The feeling is familiar, but distantly, a recollection of those never-ending stretches of time I had when I was a child.  Now, as an adult, my default state is busy.  Very busy.  Jam-packed, bumper to bumper busy such a large portion of the year.  I work multiple jobs, adding up to over full time.  I have a kid.  I'm on a working non-profit board.  I still read.  And on and on.

And, to tell the truth, I enjoy it.

I know that's not fashionable at the moment.
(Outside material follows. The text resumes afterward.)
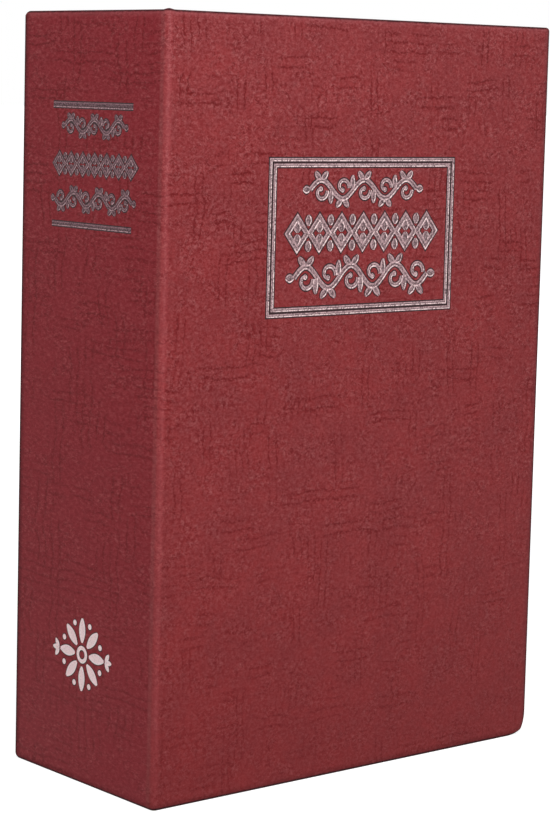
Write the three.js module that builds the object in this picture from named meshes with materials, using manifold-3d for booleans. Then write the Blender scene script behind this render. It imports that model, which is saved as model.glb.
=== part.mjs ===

We are supposed to spurn busyness.  It is supposed to be a cover for our  inherent loneliness or spiritual discomfort or general soullessness.  We keep busy to escape from our true selves, or so the meditators and self-help gurus would have us believe.

I call crap.  I know so many busy, happy people.  I am a busy, happy person.  I enjoy having miles to go and promises to keep.  I like having my time taut, not flaccid.  I like the rush of moving from one arena of my life to the next, the way the texture of my world changes depending on where I am and what I'm doing.  Being busy is eye-opening, friction-generating, electric.

So what to do when things are slow?

Like back and take it, I guess.  Because I can't deny there's also something valuable in these fallow times.  There's space to watch, to read, to learn.  Space to walk five miles a day and listen to the hum of the highway a mile down the road and the scurry-plot of rabbits and the grass being cut and cut and cut.

I write when I have more space.  When I'm going full-tilt, I don't seem to have room for words.

And come August, I'll want to get back to busy.

Sunday, July 3, 2016

July 3

We are emerging from a difficult time.  Every goddamn bite tastes amazing.

Saturday, July 2, 2016

July 2

There's something to rolling over every damn inch of the dirt between here and there.

Friday, July 1, 2016

July 1

There's nothing in my life I like more than teaching recorder.  This sense of wholeheartedness, of -yes, I have to say it- vocation, is both exhilarating and sobering.  I didn't believe in Nessie.  Then she rose up from the loch and whipped me across the face.